Verbatim output of all the material below is required.

DATASET EXTRACT =

_ _ _ _ _

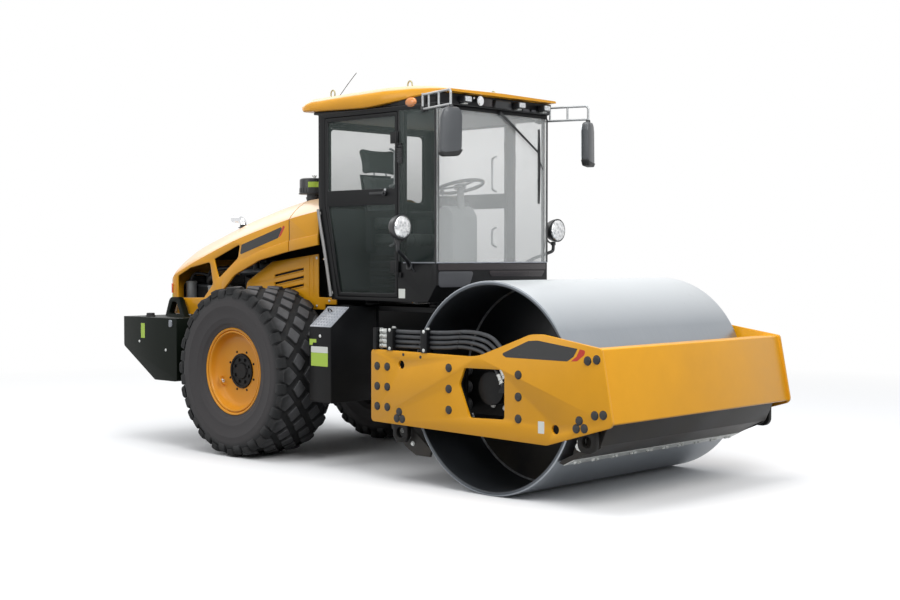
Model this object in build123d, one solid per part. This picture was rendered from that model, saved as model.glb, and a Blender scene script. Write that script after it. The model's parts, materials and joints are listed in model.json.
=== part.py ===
"""Single-drum vibratory road roller: an articulated machine with a smooth steel drum in a front
frame, two tractor tyres under a rear frame, an engine hood and an enclosed cab.

Millimetres. +X runs forward to the drum, +Y to the machine's left, +Z up. While the pieces are made,
x is measured from the drum's axle; save() then moves them so that the middle of the machine's length
stands over the origin, on the ground.
"""
from build123d import *
from math import cos, pi, radians, sin, sqrt
import os

# ---------------------------------------------------------------- driving dimensions
WHEELBASE = 2910
PIVOT_X = -1450              # vertical articulation pin
HITCH_Z = 720                # height of the oscillation shaft

DRUM_RADIUS = 765
DRUM_WIDTH = 2130
DRUM_SHELL = 32
HEAD_DEPTH = 560             # how far each drum head is set in from the drum's end
HEAD_PLATE = 30

TYRE_RADIUS = 725            # to the tips of the tread
TYRE_WIDTH = 590
TYRE_OUTER_Y = 1135
RIM_RADIUS = 345             # bead seat
RIM_FLANGE = 28              # how far the rim's lip stands out past the bead seat

DRUM_SIDE_GAP = 45           # room between the drum's end and a side plate
SIDE_PLATE = 35
REAR_HALF_WIDTH = 1050       # outer side of the rear counterweight box
RAIL_Y = 500                 # outer face of the rear frame's rails
RAIL_PLATE = 30

CAB_HALF_WIDTH = 671
CAB_FRONT = -908
CAB_REAR = -2272
CAB_FLOOR_Z = 1345
CAB_SILL_Z = 1657            # bottom of the front glass
CAB_ROOF_Z = 2850            # top of the glass
CAB_WALL = 35
HOOD_HALF_WIDTH = 660
HOOD_TOP_HALF_WIDTH = 450    # flat top of the hood, inside its sloped shoulders
HOOD_SKIN = 12

PIN_PLAY = 0.05              # radial play of a shaft in its bore
SEAT_GAP = 0.3               # gap between a piece that is laid on and what carries it
MOVE_GAP = 8                 # gap kept around pieces that move past each other

REAR_AXLE_X = -WHEELBASE
DRUM_END_Y = DRUM_WIDTH / 2
FRAME_INNER_Y = DRUM_END_Y + DRUM_SIDE_GAP
FRAME_HALF_WIDTH = FRAME_INNER_Y + SIDE_PLATE


def from_axle(rows):
    """Rows of (x, ...) with x given from the rear axle, as rows with x from the drum's axle."""
    return tuple((REAR_AXLE_X + row[0], *row[1:]) for row in rows)


# ---------------------------------------------------------------- ways of making solids
def block(x, y, z):
    """A box from three (low, high) pairs."""
    size = [high - low for low, high in (x, y, z)]
    middle = [(low + high) / 2 for low, high in (x, y, z)]
    return Pos(*middle) * Box(*size)


def rod(start, end, radius):
    """A round bar from one point to another."""
    axis = Vector(*end) - Vector(*start)
    return Solid.make_cylinder(radius, axis.length, Plane(origin=start, z_dir=axis))


def outline(rows):
    """A closed outline from rows of (a, b, corner radius)."""
    return FilletPolyline(*[(a, b) for a, b, _ in rows], radius=[r for _, _, r in rows], close=True)


def side_plate(rows, y_low, y_high):
    """A plate lying along the machine: rows of (x, z, corner radius), from y_low to y_high."""
    face = make_face(Plane.XZ * outline(rows))
    return Pos(0, y_high, 0) * extrude(face, amount=y_high - y_low, dir=(0, -1, 0))


def cross_plate(rows, x_low, x_high):
    """A plate lying across the machine: rows of (y, z, corner radius), from x_low to x_high."""
    face = make_face(Plane.YZ * outline(rows))
    return Pos(x_low, 0, 0) * extrude(face, amount=x_high - x_low, dir=(1, 0, 0))


def level_plate(rows, z_low, z_high):
    """A level plate: rows of (x, y, corner radius), from z_low to z_high."""
    return Pos(0, 0, z_low) * extrude(make_face(outline(rows)), amount=z_high - z_low, dir=(0, 0, 1))


def turned(rows, x, z):
    """A piece turned about a crosswise axle at x, z: rows of (y, radius)."""
    face = make_face(Plane.YZ * Polyline(*rows, close=True))
    return Pos(x, 0, z) * revolve(face, Axis.Y, 360)


def other_side(shape):
    """The same piece on the machine's other side."""
    return mirror(shape, about=Plane.XZ)


def pair(shape):
    """A piece of the left side and its twin on the right."""
    return [shape, other_side(shape)]


# ---------------------------------------------------------------- front frame: side plates and beam
FRONT_TOP = (1041, 1097)     # front edge of a side plate, as (x, z)
FRONT_BOTTOM = (1141, 587)
SIDE_OUTLINE = (             # x, z, corner radius
    (-1147, 999, 30), (-65, 990, 500), (434, 1168, 180), (541, 1172, 180), (*FRONT_TOP, 25),
    (*FRONT_BOTTOM, 45), (578, 418, 60), (-1148, 450, 30),
)
SIDE_WINDOW = (              # x, z, corner radius
    (-181, 906, 25), (171, 911, 25), (199, 870, 25), (199, 564, 25), (-132, 552, 25), (-235, 785, 60),
)
TIE_DOWN_HOLES = ((-822, 894), (656, 533))
TIE_DOWN_RADIUS = 32


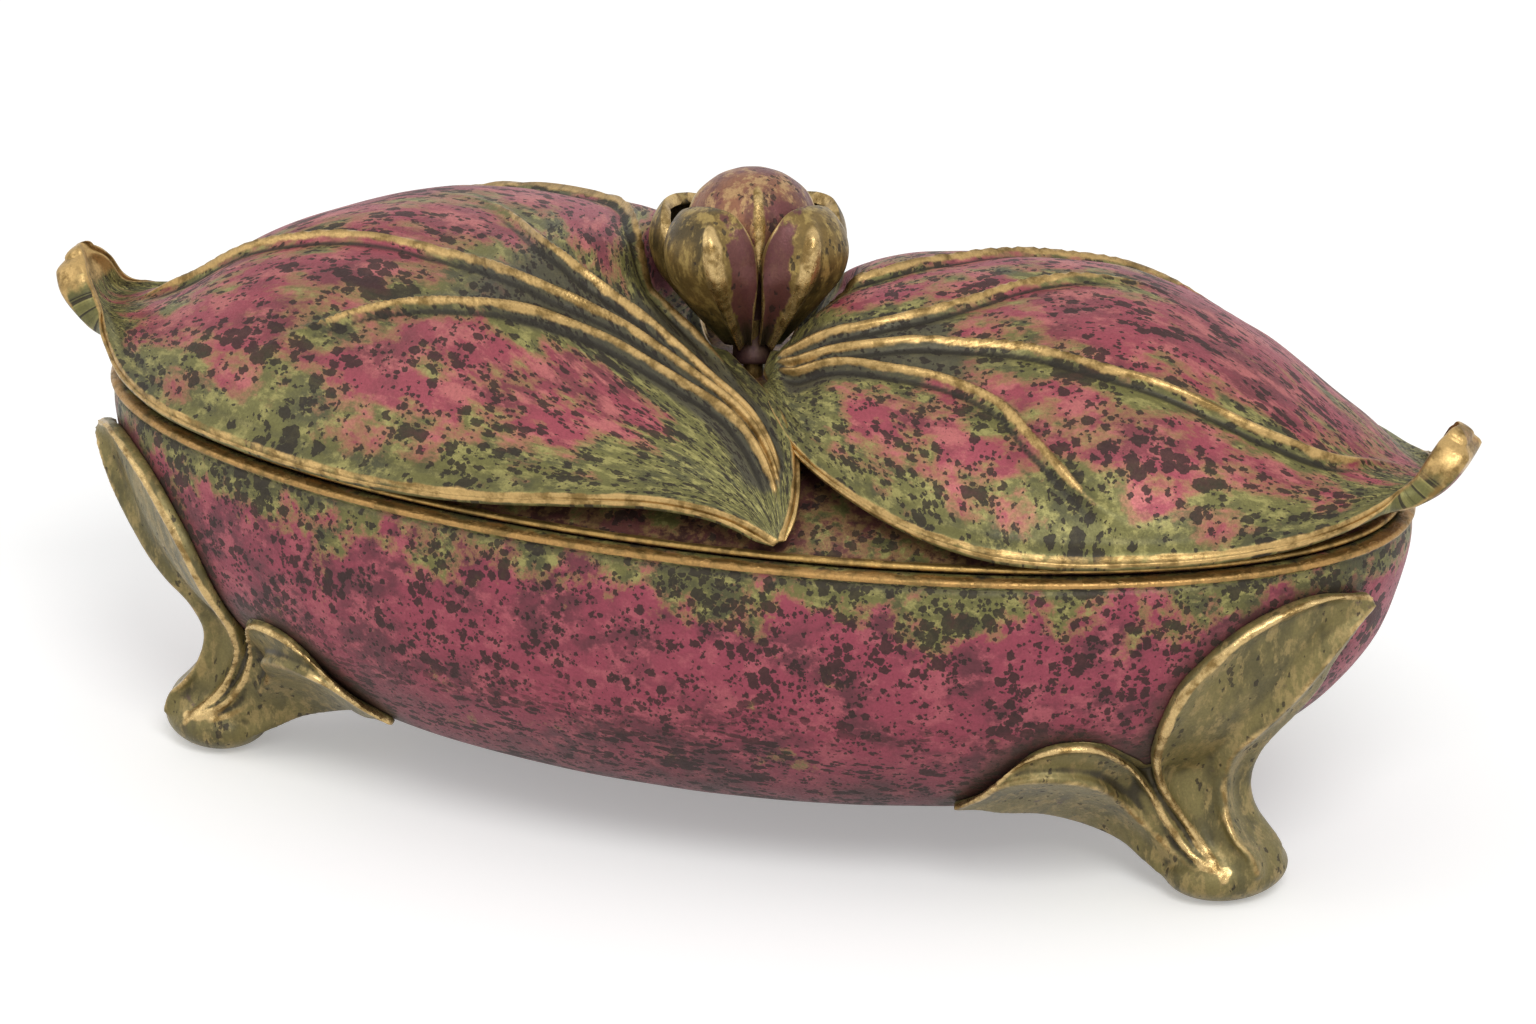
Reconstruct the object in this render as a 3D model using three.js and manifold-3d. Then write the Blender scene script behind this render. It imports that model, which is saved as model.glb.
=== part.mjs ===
// A jewelry casket: an oval bronze bowl on four leaf-blade feet, under a hinged lid that two
// large veined leaves cover, with a bud and its four sepals as the finger grip.
// Millimetres. X runs along the casket, Y to its rear where the hinge is, Z up from the table.

import * as THREE from "three";
import { mergeVertices } from "three/addons/utils/BufferGeometryUtils.js";
import Module from "manifold-3d";

// Clearances
const SEAT_GAP = 0.3; // between two pieces that rest on each other
const LAND_GAP = 0.3; // between the closed lid and the bowl's rim
const FLANGE_GAP = 0.6; // between the lid's locating flange and the bowl's wall
const SCREW_GAP = 0.3; // round a screw in its hole
const PIN_GAP = 0.25; // round the hinge pin in its knuckles

// The bowl
const BOWL_LENGTH = 220; // over the rim
const BOWL_WIDTH = 106.4; // over the rim
const RIM_HEIGHT = 60; // the land that the lid closes on
const FLOOR_HEIGHT = 12; // underside of the bowl's flat bottom
const BOWL_WALL = 2.6;
const BOWL_FLOOR = 5; // thick enough to hold the foot screws
const RIM_ROLL = 0.6; // the rubbed bead round the rim
const ROUND_STEPS = 60; // facets round the oval
const BOWL_SIDE = [
  // share of the height, how far the ends and the sides stand out from the rim's oval
  [0, -44, -16.5],
  [0.08, -28.5, -9.5],
  [0.21, -19.6, -4.2],
  [0.375, -10.8, 0.2],
  [0.54, -5, 2.1],
  [0.71, -1.9, 2.5],
  [0.875, 0, 1.7],
  [1, 0, 0],
];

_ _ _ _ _

SOLUTION TO THE PROBLEM =
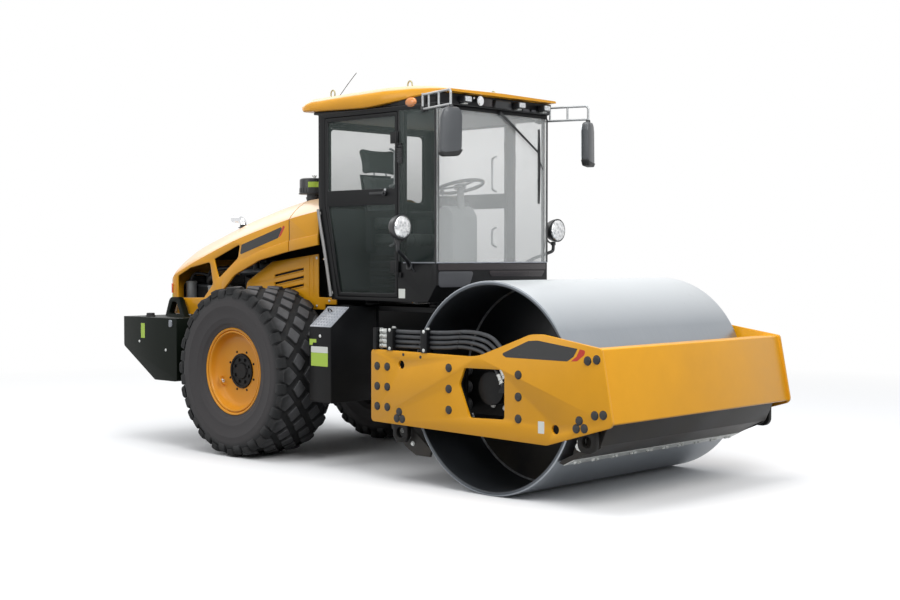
Model this object in build123d, one solid per part. This picture was rendered from that model, saved as model.glb, and a Blender scene script. Write that script after it. The model's parts, materials and joints are listed in model.json.
=== part.py ===
"""Single-drum vibratory road roller: an articulated machine with a smooth steel drum in a front
frame, two tractor tyres under a rear frame, an engine hood and an enclosed cab.

Millimetres. +X runs forward to the drum, +Y to the machine's left, +Z up. While the pieces are made,
x is measured from the drum's axle; save() then moves them so that the middle of the machine's length
stands over the origin, on the ground.
"""
from build123d import *
from math import cos, pi, radians, sin, sqrt
import os

# ---------------------------------------------------------------- driving dimensions
WHEELBASE = 2910
PIVOT_X = -1450              # vertical articulation pin
HITCH_Z = 720                # height of the oscillation shaft

DRUM_RADIUS = 765
DRUM_WIDTH = 2130
DRUM_SHELL = 32
HEAD_DEPTH = 560             # how far each drum head is set in from the drum's end
HEAD_PLATE = 30

TYRE_RADIUS = 725            # to the tips of the tread
TYRE_WIDTH = 590
TYRE_OUTER_Y = 1135
RIM_RADIUS = 345             # bead seat
RIM_FLANGE = 28              # how far the rim's lip stands out past the bead seat

DRUM_SIDE_GAP = 45           # room between the drum's end and a side plate
SIDE_PLATE = 35
REAR_HALF_WIDTH = 1050       # outer side of the rear counterweight box
RAIL_Y = 500                 # outer face of the rear frame's rails
RAIL_PLATE = 30

CAB_HALF_WIDTH = 671
CAB_FRONT = -908
CAB_REAR = -2272
CAB_FLOOR_Z = 1345
CAB_SILL_Z = 1657            # bottom of the front glass
CAB_ROOF_Z = 2850            # top of the glass
CAB_WALL = 35
HOOD_HALF_WIDTH = 660
HOOD_TOP_HALF_WIDTH = 450    # flat top of the hood, inside its sloped shoulders
HOOD_SKIN = 12

PIN_PLAY = 0.05              # radial play of a shaft in its bore
SEAT_GAP = 0.3               # gap between a piece that is laid on and what carries it
MOVE_GAP = 8                 # gap kept around pieces that move past each other

REAR_AXLE_X = -WHEELBASE
DRUM_END_Y = DRUM_WIDTH / 2
FRAME_INNER_Y = DRUM_END_Y + DRUM_SIDE_GAP
FRAME_HALF_WIDTH = FRAME_INNER_Y + SIDE_PLATE


def from_axle(rows):
    """Rows of (x, ...) with x given from the rear axle, as rows with x from the drum's axle."""
    return tuple((REAR_AXLE_X + row[0], *row[1:]) for row in rows)


# ---------------------------------------------------------------- ways of making solids
def block(x, y, z):
    """A box from three (low, high) pairs."""
    size = [high - low for low, high in (x, y, z)]
    middle = [(low + high) / 2 for low, high in (x, y, z)]
    return Pos(*middle) * Box(*size)


def rod(start, end, radius):
    """A round bar from one point to another."""
    axis = Vector(*end) - Vector(*start)
    return Solid.make_cylinder(radius, axis.length, Plane(origin=start, z_dir=axis))


def outline(rows):
    """A closed outline from rows of (a, b, corner radius)."""
    return FilletPolyline(*[(a, b) for a, b, _ in rows], radius=[r for _, _, r in rows], close=True)


def side_plate(rows, y_low, y_high):
    """A plate lying along the machine: rows of (x, z, corner radius), from y_low to y_high."""
    face = make_face(Plane.XZ * outline(rows))
    return Pos(0, y_high, 0) * extrude(face, amount=y_high - y_low, dir=(0, -1, 0))


def cross_plate(rows, x_low, x_high):
    """A plate lying across the machine: rows of (y, z, corner radius), from x_low to x_high."""
    face = make_face(Plane.YZ * outline(rows))
    return Pos(x_low, 0, 0) * extrude(face, amount=x_high - x_low, dir=(1, 0, 0))


def level_plate(rows, z_low, z_high):
    """A level plate: rows of (x, y, corner radius), from z_low to z_high."""
    return Pos(0, 0, z_low) * extrude(make_face(outline(rows)), amount=z_high - z_low, dir=(0, 0, 1))


def turned(rows, x, z):
    """A piece turned about a crosswise axle at x, z: rows of (y, radius)."""
    face = make_face(Plane.YZ * Polyline(*rows, close=True))
    return Pos(x, 0, z) * revolve(face, Axis.Y, 360)


def other_side(shape):
    """The same piece on the machine's other side."""
    return mirror(shape, about=Plane.XZ)


def pair(shape):
    """A piece of the left side and its twin on the right."""
    return [shape, other_side(shape)]


# ---------------------------------------------------------------- front frame: side plates and beam
FRONT_TOP = (1041, 1097)     # front edge of a side plate, as (x, z)
FRONT_BOTTOM = (1141, 587)
SIDE_OUTLINE = (             # x, z, corner radius
    (-1147, 999, 30), (-65, 990, 500), (434, 1168, 180), (541, 1172, 180), (*FRONT_TOP, 25),
    (*FRONT_BOTTOM, 45), (578, 418, 60), (-1148, 450, 30),
)
SIDE_WINDOW = (              # x, z, corner radius
    (-181, 906, 25), (171, 911, 25), (199, 870, 25), (199, 564, 25), (-132, 552, 25), (-235, 785, 60),
)
TIE_DOWN_HOLES = ((-822, 894), (656, 533))
TIE_DOWN_RADIUS = 32


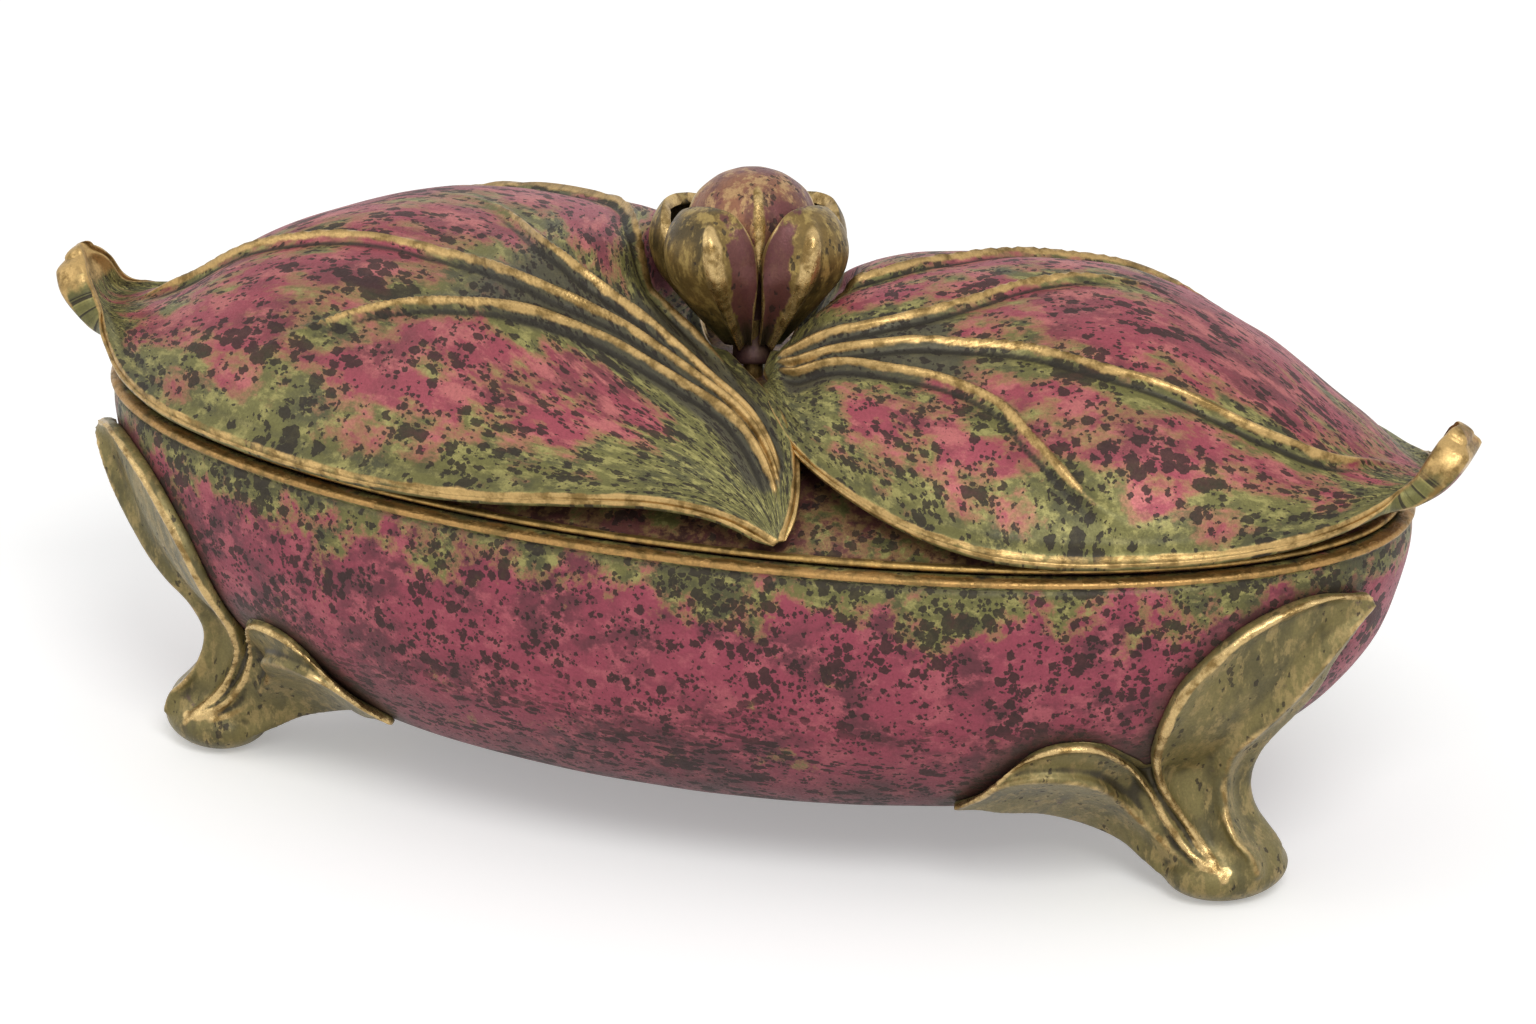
Reconstruct the object in this render as a 3D model using three.js and manifold-3d. Then write the Blender scene script behind this render. It imports that model, which is saved as model.glb.
=== part.mjs ===
// A jewelry casket: an oval bronze bowl on four leaf-blade feet, under a hinged lid that two
// large veined leaves cover, with a bud and its four sepals as the finger grip.
// Millimetres. X runs along the casket, Y to its rear where the hinge is, Z up from the table.

import * as THREE from "three";
import { mergeVertices } from "three/addons/utils/BufferGeometryUtils.js";
import Module from "manifold-3d";

// Clearances
const SEAT_GAP = 0.3; // between two pieces that rest on each other
const LAND_GAP = 0.3; // between the closed lid and the bowl's rim
const FLANGE_GAP = 0.6; // between the lid's locating flange and the bowl's wall
const SCREW_GAP = 0.3; // round a screw in its hole
const PIN_GAP = 0.25; // round the hinge pin in its knuckles

// The bowl
const BOWL_LENGTH = 220; // over the rim
const BOWL_WIDTH = 106.4; // over the rim
const RIM_HEIGHT = 60; // the land that the lid closes on
const FLOOR_HEIGHT = 12; // underside of the bowl's flat bottom
const BOWL_WALL = 2.6;
const BOWL_FLOOR = 5; // thick enough to hold the foot screws
const RIM_ROLL = 0.6; // the rubbed bead round the rim
const ROUND_STEPS = 60; // facets round the oval
const BOWL_SIDE = [
  // share of the height, how far the ends and the sides stand out from the rim's oval
  [0, -44, -16.5],
  [0.08, -28.5, -9.5],
  [0.21, -19.6, -4.2],
  [0.375, -10.8, 0.2],
  [0.54, -5, 2.1],
  [0.71, -1.9, 2.5],
  [0.875, 0, 1.7],
  [1, 0, 0],
];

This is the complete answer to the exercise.